All the same, there are plenty of houses that are open. My own favorites include the superb House of the Vettii, the House of the Faun, the forum baths, and the House of the Labyrinth.

Here the garden has recently been planted with a labyrinth of box hedges. The gardens everywhere are worth watching out for. In the past 30 years there has been much work done on the gardens at Pompeii - by Wilhelmina F. Jashemski, who has produced a remarkable book on the subject - and it is clear that plants were a major preoccupation of the inhabitants. Some delightful mosaics can be seen through locked iron gates, so don't fail to look. You must not, for instance, miss the dog in the House of the Tragic Poet, even though this house is closed.

The Villa of the Mysteries, however, is open, and is well worth the walk outside the town wall. You go through the fine northwest gate, the Porta Ercolano, and down the romantically ruinous ''Street of the Tombs,'' past the (closed, sempre) Villa of Diomede, and along a street bordered with orange trees.

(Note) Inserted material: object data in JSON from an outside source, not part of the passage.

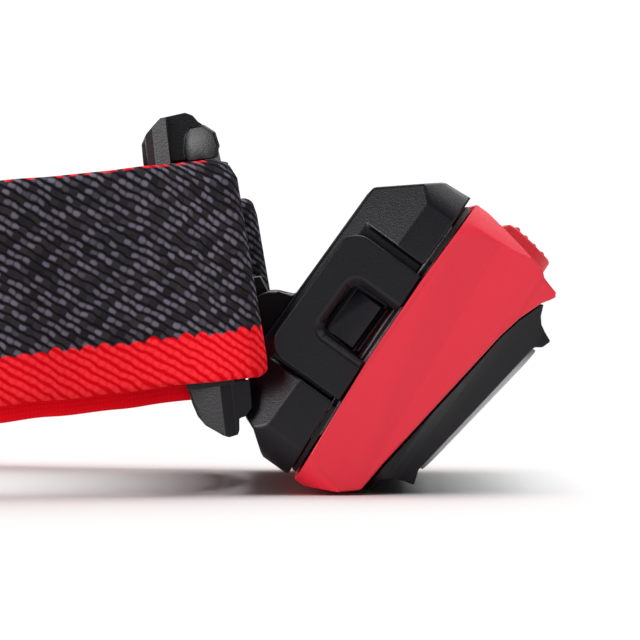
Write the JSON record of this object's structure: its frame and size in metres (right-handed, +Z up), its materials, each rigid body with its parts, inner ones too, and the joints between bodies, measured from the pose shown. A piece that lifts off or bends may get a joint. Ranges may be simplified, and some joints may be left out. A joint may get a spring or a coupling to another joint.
{
  "type": "headlamp",
  "caption": "Tilting battery headlamp: two-part lamp with a latched battery lid, on a forehead bracket with an adjustable elastic webbing head loop.",
  "frame": {"origin": "on the surface the headlamp stands on, under the middle of its bounding box", "axes": "+X forwards, the way the wearer looks; +Y to the wearer's left; +Z up"},
  "size_m": [0.219, 0.1196, 0.0429],
  "materials": {
    "red_shell": "satin moulded shell, soft to the touch",
    "red_rubber": "matte ribbed rubber",
    "black_plastic": "satin moulded plastic with a fine spark texture",
    "black_rubber": "matte moulded seal",
    "webbing": "elastic twill webbing, dark yarns over a red stripe along its lower edge",
    "pad_foam": "knit-faced foam",
    "clear_lens": "polished clear polycarbonate",
    "mirror_metal": "vacuum-metallised plastic",
    "steel": "nickel-plated spring steel",
    "board": "green solder mask",
    "led": "phosphor under clear resin",
    "cell_jacket": "plain printed jacket, no text"
  },
  "bodies": {
    "headband": {"bracket": "black_plastic", "forehead_pad": "pad_foam", "tilt_pin": "steel", "strap_near": "webbing", "strap_back": "webbing", "strap_far": "webbing"},
    "slider": {"strap_slider": "black_plastic"},
    "battery_case": {"rear_case": "black_plastic", "contact_plate_near": "steel", "contact_plate_far": "steel", "contact_spring_1": "steel", "contact_spring_2": "steel", "contact_spring_3": "steel", "cell_1": "cell_jacket", "cell_2": "cell_jacket", "cell_3": "cell_jacket", "lid_hinge_pin": "steel"},
    "front_case": {"front_shell": "red_shell", "bezel": "black_plastic", "lens": "clear_lens", "reflector": "mirror_metal", "spot_led": "led", "flood_led_near": "led", "flood_led_far": "led", "circuit_board": "board", "inner_frame": "black_plastic", "tact_switch": "steel", "case_seal": "black_rubber", "board_screw_1": "steel", "board_screw_2": "steel", "board_screw_3": "steel", "board_screw_4": "steel", "latch_pin": "steel"},
    "latch": {"latch_arm": "black_plastic"},
    "button": {"mode_button": "red_rubber"}
  },
  "joints": [
    {"name": "lamp_tilt", "type": "hinge", "parent": "headband", "child": "battery_case", "pos_m": [0.07713, 0, 0.01972], "axis": [0, 1, 0], "range_deg": [-42, 1.5]},
    {"name": "lid_hinge", "type": "hinge", "parent": "battery_case", "child": "front_case", "pos_m": [0.0894, 0.0296, 0.01826], "axis": [0.585, 0, 0.8111], "range_deg": [0, 95]},
    {"name": "latch_flex", "type": "hinge", "parent": "front_case", "child": "latch", "pos_m": [0.0905, -0.0272, 0.0168], "axis": [0.585, 0, 0.8111], "range_deg": [0, 7], "stiffness_Nm_per_rad": 0.05},
    {"name": "button_press", "type": "slide", "parent": "front_case", "child": "button", "axis": [-0.585, 0, -0.8111], "range_m": [0, 0.0006], "stiffness_N_per_m": 2000},
    {"name": "slider_slide", "type": "slide", "parent": "headband", "child": "slider", "axis": [0.9568, -0.2696, 0.109], "range_m": [-0.012, 0.012]}
  ]
}
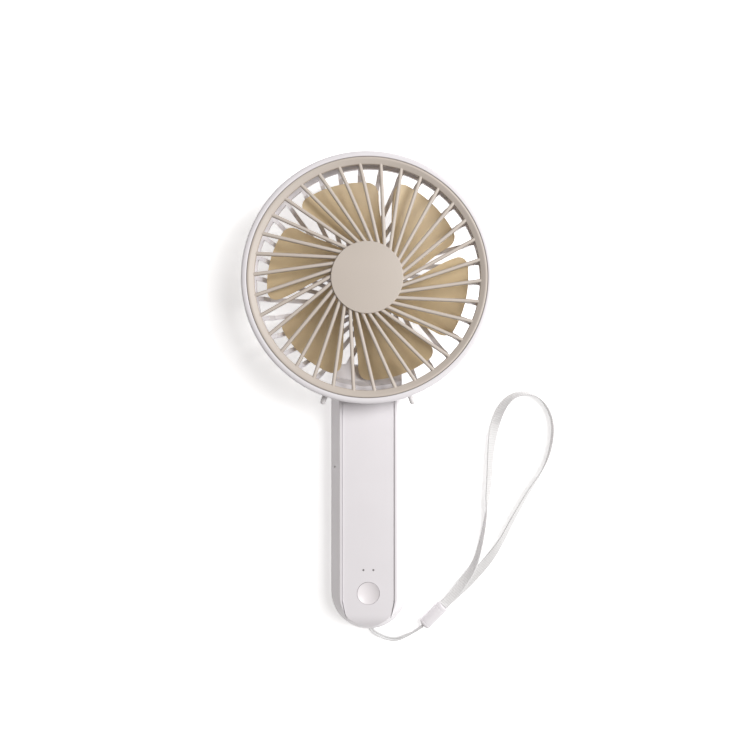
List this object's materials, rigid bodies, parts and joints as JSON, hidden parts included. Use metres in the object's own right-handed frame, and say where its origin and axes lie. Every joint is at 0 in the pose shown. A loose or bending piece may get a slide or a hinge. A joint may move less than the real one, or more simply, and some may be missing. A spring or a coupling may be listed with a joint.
{
  "type": "handheld folding fan",
  "caption": "Handheld fan with a round slanted-rib grille head, a folding straight handle with a recessed panel and button, and a wrist strap on a string.",
  "frame": {"origin": "centre of the fan's own box at its base, without the lanyard, with the fan lying on its back", "axes": "+X right, +Y from the handle to the head, +Z from the back to the front grille"},
  "size_m": [0.1389, 0.2189, 0.036],
  "materials": {
    "white_shell": "fine satin moulded",
    "greige_shell": "satin moulded",
    "white_rubber": "matte",
    "bronze": "sintered",
    "lamination_steel": "stacked sheet",
    "copper_wire": "enamelled wire",
    "circuit_laminate": "solder mask",
    "plated_steel": "nickel plated",
    "dark_insulation": "matte",
    "amber_translucent": "translucent smoky amber, smooth",
    "ferrite": "matte",
    "clear_lens": "diffusing",
    "cell_sleeve": "shrink sleeve",
    "white_webbing": "plain weave",
    "white_button": "satin, dished"
  },
  "bodies": {
    "head": {"head_rim": "white_shell", "front_grille": "greige_shell", "grille_disc": "greige_shell", "rear_housing": "white_shell", "stand_feet": "white_rubber", "shaft_bearing": "bronze", "stator_core": "lamination_steel", "stator_windings": "copper_wire", "motor_board": "circuit_laminate", "motor_screws": "plated_steel", "motor_leads": "dark_insulation", "hinge_pin": "plated_steel", "hinge_washers": "plated_steel"},
    "fan_wheel": {"impeller": "amber_translucent", "rotor_can": "plated_steel", "magnet_ring": "ferrite", "motor_shaft": "plated_steel"},
    "handle": {"hinge_knuckle": "white_shell", "front_shell": "white_shell", "rear_shell": "white_shell", "shell_screws": "plated_steel", "circuit_board": "circuit_laminate", "board_parts": "dark_insulation", "board_screws": "plated_steel", "tact_switch": "dark_insulation", "indicator_lenses": "clear_lens", "indicator_lamps": "clear_lens", "charging_socket": "plated_steel", "battery_cell": "cell_sleeve", "battery_tabs": "plated_steel", "battery_leads": "dark_insulation", "lanyard_bar": "plated_steel", "lanyard_string": "white_webbing", "lanyard_clip": "white_shell", "wrist_strap": "white_webbing"},
    "button": {"power_button": "white_button", "switch_plunger": "dark_insulation"}
  },
  "joints": [
    {"name": "fan_spin", "type": "hinge", "parent": "head", "child": "fan_wheel", "pos_m": [0, 0.0515, 0.0145], "axis": [0, 0, -1], "continuous": true},
    {"name": "handle_fold", "type": "hinge", "parent": "head", "child": "handle", "pos_m": [0, 0.0106, 0.007], "axis": [1, 0, 0], "range_deg": [0, 90]},
    {"name": "button_press", "type": "slide", "parent": "handle", "child": "button", "axis": [0, 0, -1], "range_m": [0, 0.0007], "stiffness_N_per_m": 600, "springref_m": -0.0008}
  ]
}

The amazingly preserved, hauntingly strange wall paintings in the Villa of the Mysteries make an enigmatic and perhaps fitting climax to a visit to Pompeii. But I found myself wandering back to savor again the unique atmospherics of the town: its air of neglect and restoration; its stirring contact with the remote past. Here is an entire town of ruins that appealed irresistibly to the 19th-century Romantic imagination - a spirit not completely lost in 1984.

It is a simple pleasure to tread those streets of massive, uneven stone - for which the tourist undoubtedly needs very practical footwear. As the notice at the entrance puts it, with all the freshness of direct translation: ''. . . The ancient environment is in fact uncomfortable and ruined beyond all measures of safety.''

Just so. But that is exactly what an ancient environment should be.